Neo-Nazi ideas blamed in gay teen’s slaying
The boy who allegedly gunned down a gay classmate at an Oxnard junior high school was motivated at least in part by neo-Nazi beliefs, prosecutors contended Tuesday.
Brandon McInerney, who was 14 when Larry King was fatally shot during a computer lab class, was acquainted with local neo-Nazis and kept a notebook with elaborate drawings of Nazi symbols and regalia, according to testimony from an investigator. McInerney, who is now 15, has been charged as an adult with first-degree murder.
“The evidence strongly indicates he had been indoctrinated to some level,” said Dan Swanson, a Simi Valley police detective and specialist in neo-Nazi gangs. On the second day of McInerney’s preliminary hearing in Ventura County Superior Court, Swanson discounted earlier testimony that McInerney had black and Latino friends at school, contending that white supremacists are accustomed to hiding their true beliefs.
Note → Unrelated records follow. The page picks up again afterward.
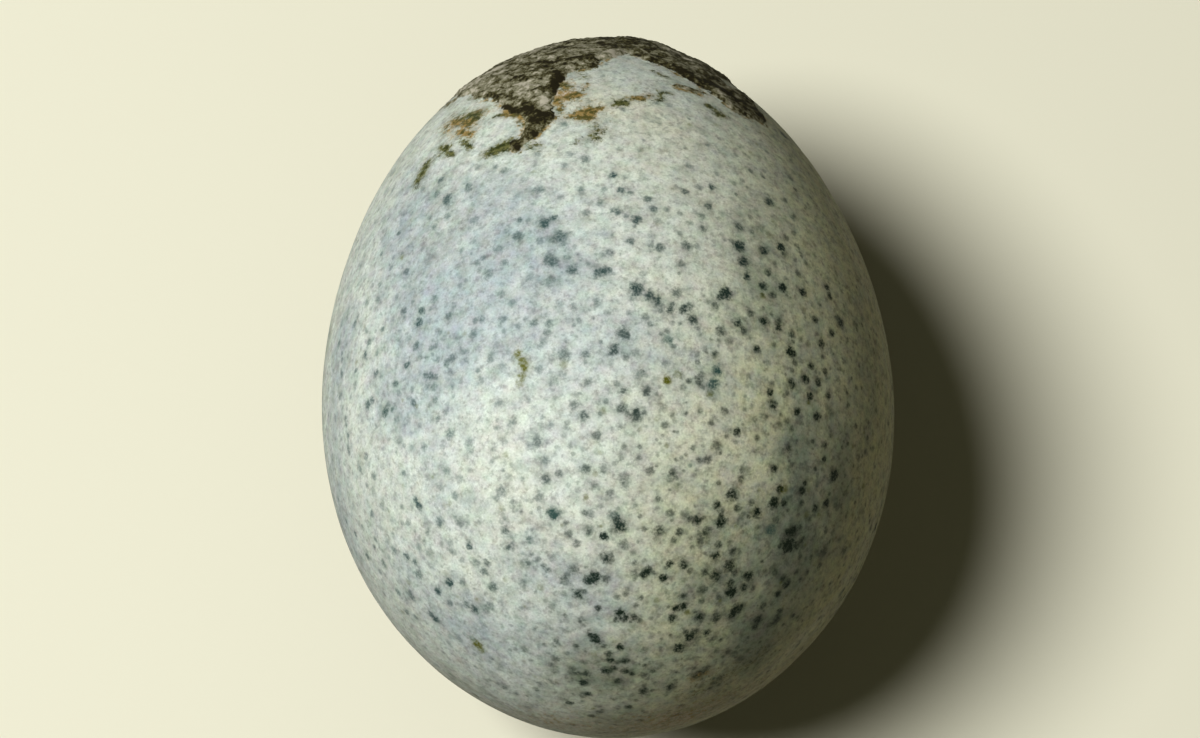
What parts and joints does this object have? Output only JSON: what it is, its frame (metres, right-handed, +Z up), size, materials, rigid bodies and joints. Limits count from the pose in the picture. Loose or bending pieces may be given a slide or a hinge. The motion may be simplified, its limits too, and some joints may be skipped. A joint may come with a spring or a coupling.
{
  "type": "chicken egg",
  "caption": "Whole speckled egg lying on its side, pale grey-green shell freckled with slate spots, thin crust of dried soil set on the pointed end, small flat to rest on",
  "frame": {"origin": "on the surface the egg rests on, under the middle of its bounding box", "axes": "+Z up, +Y along the egg towards its pointed end, which dips 6.5 degrees, +X to the right seen from the blunt end"},
  "size_m": [0.041, 0.052, 0.0409],
  "materials": {
    "shell": "matte"
  },
  "bodies": {
    "root": {"egg": "shell"}
  },
  "joints": []
}
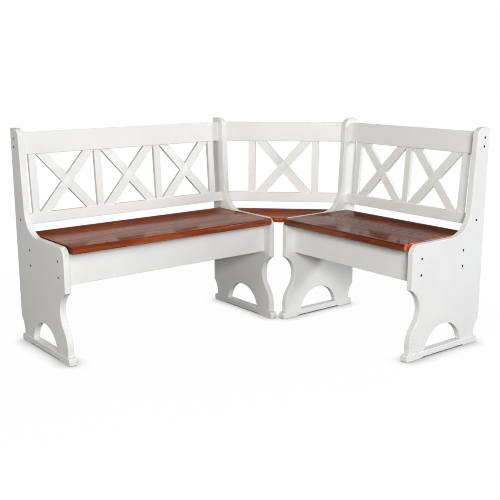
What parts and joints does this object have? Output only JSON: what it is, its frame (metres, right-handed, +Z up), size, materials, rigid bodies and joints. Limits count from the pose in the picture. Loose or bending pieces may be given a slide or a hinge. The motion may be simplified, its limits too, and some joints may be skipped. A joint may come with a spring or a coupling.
{
  "type": "corner storage bench",
  "caption": "Corner dining bench with curved end panels, cross-braced slatted backs, hinged seat lids over storage boxes and a fixed triangular corner seat.",
  "frame": {"origin": "middle of the footprint, on the floor", "axes": "+Z up; the long bench runs along X with its back to +Y, the short bench runs along Y with its back to +X, and the seats face -Y and -X"},
  "size_m": [1.426, 1.161, 0.85],
  "materials": {
    "white_paint": "satin white paint on pine",
    "stained_pine": "glossy reddish-brown stain and varnish",
    "bare_wood": "plain unpainted wood",
    "hinge_steel": "zinc plated",
    "zinc_steel": "zinc plated"
  },
  "bodies": {
    "frame": {"barrel_nuts": "zinc_steel", "corner_brace_1_falling": "white_paint", "corner_brace_1_rising": "white_paint", "corner_lower_rail": "white_paint", "corner_seat": "stained_pine", "corner_seat_cleats": "bare_wood", "corner_stile_1": "white_paint", "corner_stile_2": "white_paint", "corner_top_rail": "white_paint", "foot_screws": "zinc_steel", "frame_screws": "zinc_steel", "long_box_floor": "bare_wood", "long_brace_1_falling": "white_paint", "long_brace_1_rising": "white_paint", "long_brace_2_falling": "white_paint", "long_brace_2_rising": "white_paint", "long_brace_3_falling": "white_paint", "long_brace_3_rising": "white_paint", "long_end_foot": "white_paint", "long_end_panel": "white_paint", "long_floor_cleats": "bare_wood", "long_front_apron": "white_paint", "long_hinge_fixed_leaves": "hinge_steel", "long_hinge_pins": "hinge_steel", "long_inner_foot": "white_paint", "long_inner_panel": "white_paint", "long_lower_rail": "white_paint", "long_rear_apron": "white_paint", "long_stile_1": "white_paint", "long_stile_2": "white_paint", "long_stile_3": "white_paint", "long_stile_4": "white_paint", "long_top_rail": "white_paint", "panel_bolts": "zinc_steel", "short_box_floor": "bare_wood", "short_brace_1_falling": "white_paint", "short_brace_1_rising": "white_paint", "short_brace_2_falling": "white_paint", "short_brace_2_rising": "white_paint", "short_end_foot": "white_paint", "short_end_panel": "white_paint", "short_floor_cleats": "bare_wood", "short_front_apron": "white_paint", "short_hinge_fixed_leaves": "hinge_steel", "short_hinge_pins": "hinge_steel", "short_inner_foot": "white_paint", "short_inner_panel": "white_paint", "short_lower_rail": "white_paint", "short_rear_apron": "white_paint", "short_stile_1": "white_paint", "short_stile_2": "white_paint", "short_stile_3": "white_paint", "short_top_rail": "white_paint"},
    "long_lid_body": {"long_lid": "stained_pine", "long_hinge_lid_leaves": "hinge_steel"},
    "short_lid_body": {"short_lid": "stained_pine", "short_hinge_lid_leaves": "hinge_steel"}
  },
  "joints": [
    {"name": "long_lid_hinge", "type": "hinge", "parent": "frame", "child": "long_lid_body", "pos_m": [-0.215, 0.4758, 0.4157], "axis": [-1, 0, 0], "range_deg": [0, 96]},
    {"name": "short_lid_hinge", "type": "hinge", "parent": "frame", "child": "short_lid_body", "pos_m": [0.6083, -0.215, 0.4157], "axis": [0, 1, 0], "range_deg": [0, 96]}
  ]
}
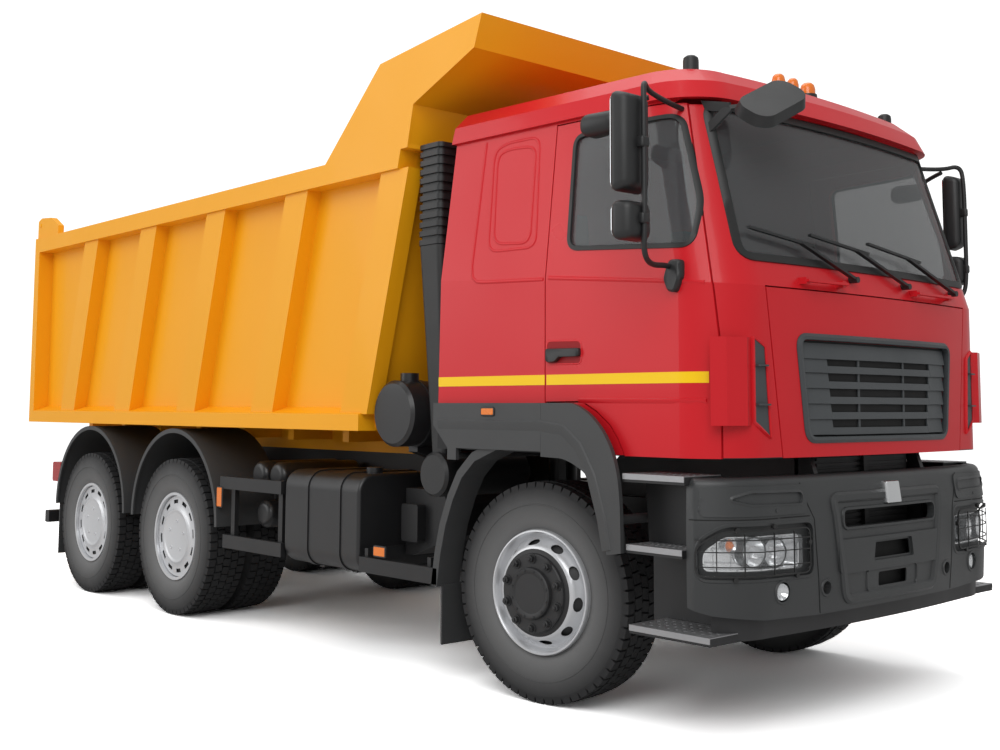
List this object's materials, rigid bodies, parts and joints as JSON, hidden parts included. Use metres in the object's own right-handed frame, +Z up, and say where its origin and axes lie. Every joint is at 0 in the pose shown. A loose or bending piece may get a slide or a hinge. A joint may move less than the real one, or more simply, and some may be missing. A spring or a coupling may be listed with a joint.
{
  "type": "dump truck",
  "caption": "Three-axle cab-over tipper truck with tilting cab, opening doors, steered front wheels, tipping body, top-hung tailgate and telescopic front hoist.",
  "frame": {"origin": "on the ground under the middle of the overall length, on the centre line", "axes": "+X forward, +Y to the truck's left, +Z up"},
  "size_m": [7.6, 3.1, 3.502],
  "materials": {
    "barrel_yellow": "yellow paint",
    "body_yellow": "semi-gloss yellow paint",
    "cab_paint": "glossy red paint",
    "cabin_trim": "dark trim",
    "cast_dark": "dark cast iron",
    "engine_grey": "cast engine grey",
    "frame_black": "satin black paint",
    "glass_tint": "clear tinted glass",
    "grey_plastic": "moulded dark grey plastic",
    "lamp_lens": "clear lamp lens",
    "marker_amber": "amber lens on black base",
    "mirror_black": "black mirror shells",
    "rad_core": "dull core",
    "rim_silver": "silver paint",
    "rod_steel": "ground and plated steel",
    "tail_lens": "red lamp lens",
    "tyre_rubber": "matt tread rubber"
  },
  "bodies": {
    "chassis": {"chassis_frame": "frame_black", "subframe": "frame_black", "engine_block": "engine_grey", "radiator": "rad_core", "front_axle_beam": "cast_dark", "front_springs": "frame_black", "drive_axles": "cast_dark", "rear_springs": "frame_black", "propshafts": "frame_black", "fuel_tank": "frame_black", "hydraulic_tank": "frame_black", "air_cleaner": "grey_plastic", "air_tanks": "frame_black", "equipment_box": "frame_black", "silencer": "frame_black", "side_guards": "frame_black", "rear_mudguards": "frame_black", "tail_lamps": "tail_lens", "bumper": "grey_plastic", "skid_plate": "grey_plastic", "front_lamps": "lamp_lens", "cab_steps": "grey_plastic", "front_fenders": "grey_plastic", "fender_tops": "grey_plastic"},
    "cab": {"cab_shell": "cab_paint", "front_panel": "cab_paint", "grille": "grey_plastic", "corner_deflectors": "cab_paint", "windscreen": "glass_tint", "wipers": "mirror_black", "cabin_interior": "cabin_trim", "roof_lights": "marker_amber", "front_mirror": "mirror_black"},
    "door_right": {"door_right": "cab_paint", "door_glass_right": "glass_tint", "door_mirrors_right": "mirror_black"},
    "steering_right": {"knuckle_right": "cast_dark"},
    "front_wheel_right": {"front_tyre_right": "tyre_rubber", "front_rim_right": "rim_silver"},
    "middle_wheels_right": {"middle_tyres_right": "tyre_rubber", "middle_rims_right": "rim_silver"},
    "rear_wheels_right": {"rear_tyres_right": "tyre_rubber", "rear_rims_right": "rim_silver"},
    "door_left": {"door_left": "cab_paint", "door_glass_left": "glass_tint", "door_mirrors_left": "mirror_black"},
    "steering_left": {"knuckle_left": "cast_dark"},
    "front_wheel_left": {"front_tyre_left": "tyre_rubber", "front_rim_left": "rim_silver"},
    "middle_wheels_left": {"middle_tyres_left": "tyre_rubber", "middle_rims_left": "rim_silver"},
    "rear_wheels_left": {"rear_tyres_left": "tyre_rubber", "rear_rims_left": "rim_silver"},
    "track_rod": {"tie_rod": "frame_black"},
    "tipper": {"bed": "body_yellow"},
    "tailgate": {"tailgate": "body_yellow"},
    "hoist_barrel": {"hoist_barrel": "barrel_yellow"},
    "hoist_stage_1": {"hoist_stage_1": "rod_steel"},
    "hoist_stage_2": {"hoist_stage_2": "rod_steel"},
    "hoist_stage_3": {"hoist_stage_3": "rod_steel"}
  },
  "joints": [
    {"name": "steer_right", "type": "hinge", "parent": "chassis", "child": "steering_right", "pos_m": [2.44, -0.845, 0.54], "axis": [0, 0, 1], "range_deg": [-38.5, 25.5]},
    {"name": "steer_left", "type": "hinge", "parent": "chassis", "child": "steering_left", "pos_m": [2.44, 0.845, 0.54], "axis": [0, 0, 1], "range_deg": [-38.5, 25.5]},
    {"name": "track_rod", "type": "hinge", "parent": "steering_left", "child": "track_rod", "pos_m": [2.25619, 0.82406, 0.383], "axis": [0, 0, 1], "range_deg": [-25.5, 38.5]},
    {"name": "front_wheel_right", "type": "hinge", "parent": "steering_right", "child": "front_wheel_right", "pos_m": [2.45189, -0.94933, 0.54], "axis": [-0.1132, 0.9936, 0], "continuous": true},
    {"name": "front_wheel_left", "type": "hinge", "parent": "steering_left", "child": "front_wheel_left", "pos_m": [2.42811, 0.94933, 0.54], "axis": [-0.1132, 0.9936, 0], "continuous": true},
    {"name": "middle_wheels_right", "type": "hinge", "parent": "chassis", "child": "middle_wheels_right", "pos_m": [-1.11, -1.096, 0.54], "axis": [0, 1, 0], "continuous": true},
    {"name": "middle_wheels_left", "type": "hinge", "parent": "chassis", "child": "middle_wheels_left", "pos_m": [-1.11, 1.096, 0.54], "axis": [0, 1, 0], "continuous": true},
    {"name": "rear_wheels_right", "type": "hinge", "parent": "chassis", "child": "rear_wheels_right", "pos_m": [-2.51, -1.096, 0.54], "axis": [0, 1, 0], "continuous": true},
    {"name": "rear_wheels_left", "type": "hinge", "parent": "chassis", "child": "rear_wheels_left", "pos_m": [-2.51, 1.096, 0.54], "axis": [0, 1, 0], "continuous": true},
    {"name": "cab_tilt", "type": "hinge", "parent": "chassis", "child": "cab", "pos_m": [3.645, 0, 1.105], "axis": [0, 1, 0], "range_deg": [0, 50]},
    {"name": "door_right", "type": "hinge", "parent": "cab", "child": "door_right", "pos_m": [3.612, -1.118, 1.7], "axis": [0, 0, 1], "range_deg": [0, 75]},
    {"name": "door_left", "type": "hinge", "parent": "cab", "child": "door_left", "pos_m": [3.612, 1.118, 1.7], "axis": [0, 0, -1], "range_deg": [0, 75]},
    {"name": "bed_tilt", "type": "hinge", "parent": "chassis", "child": "tipper", "pos_m": [-3.16, 0, 1.08], "axis": [0, -1, 0], "range_deg": [0, 45]},
    {"name": "tailgate", "type": "hinge", "parent": "tipper", "child": "tailgate", "pos_m": [-3.75, 0, 3.02], "axis": [0, 1, 0], "range_deg": [0, 85]},
    {"name": "hoist_swing", "type": "hinge", "parent": "chassis", "child": "hoist_barrel", "pos_m": [1.52, 0, 0.85], "axis": [0, -1, 0], "range_deg": [0, 30]},
    {"name": "hoist_stage_1", "type": "slide", "parent": "hoist_barrel", "child": "hoist_stage_1", "axis": [0.0375, 0, 0.9993], "range_m": [0, 1.18]},
    {"name": "hoist_stage_2", "type": "slide", "parent": "hoist_stage_1", "child": "hoist_stage_2", "axis": [0.0375, 0, 0.9993], "range_m": [0, 1.18]},
    {"name": "hoist_stage_3", "type": "slide", "parent": "hoist_stage_2", "child": "hoist_stage_3", "axis": [0.0375, 0, 0.9993], "range_m": [0, 1.18]}
  ],
  "couplings": [
    {"joint": "steer_left", "follows": "steer_right", "ratio": 1},
    {"joint": "track_rod", "follows": "steer_right", "ratio": -1},
    {"joint": "hoist_swing", "follows": "bed_tilt", "ratio": 0.64294},
    {"joint": "hoist_stage_1", "follows": "bed_tilt", "m_per_rad": 1.4838},
    {"joint": "hoist_stage_2", "follows": "bed_tilt", "m_per_rad": 1.4838},
    {"joint": "hoist_stage_3", "follows": "bed_tilt", "m_per_rad": 1.4838}
  ]
}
A search of McInerney’s bedroom and backpack yielded the notebook, seven of Hitler’s speeches translated into English and a book about SS troopers who had been former members of the Hitler Youth. The collection reflected an interest in the Nazis that was far more profound than the World War II book report McInerney had been assigned, the investigator testified.
Swanson said the teenager’s family was friendly with a white supremacist in Oxnard’s Silver Strand area. The man told Swanson that he and his girlfriend allowed McInerney to sleep in their apartment a night or two before the shooting.
The prosecution image of McInerney as a violent, cold-blooded racist was at odds with the picture advanced by his defense attorneys, who cast the gangly youth as breaking under a cascade of sexual insults from King.
Teachers and students said the two had tangled for weeks, trading taunts and getting into a shoving match, according to Robert Coughlin, an investigator for the Ventura County district attorney’s office. King was only 4 foot 11 inches tall, but he lashed out verbally and chased boys who picked on him for wearing makeup, nail polish and high heels, Coughlin said.
McInerney’s attorneys described King as an aggressor. He got under McInerney’s skin by publicly declaring his love for him. Other boys complained that he would blow them kisses. A substitute teacher told investigators that King put his hands down his pants and wiped them off on her and other students, although her account was disputed by prosecutors.
“He was harassing other students,” said Scott Wippert, an attorney for McInerney. “There was a climate of harassment at school that surrounded not only Larry but also Brandon.”
The defense contention angered prosecutor Maeve Fox.
“Is the defense ‘gay panic’?” she asked. “This is just a fishing expedition to paint Larry King as someone who needed killing.”
Testimony is expected to conclude today.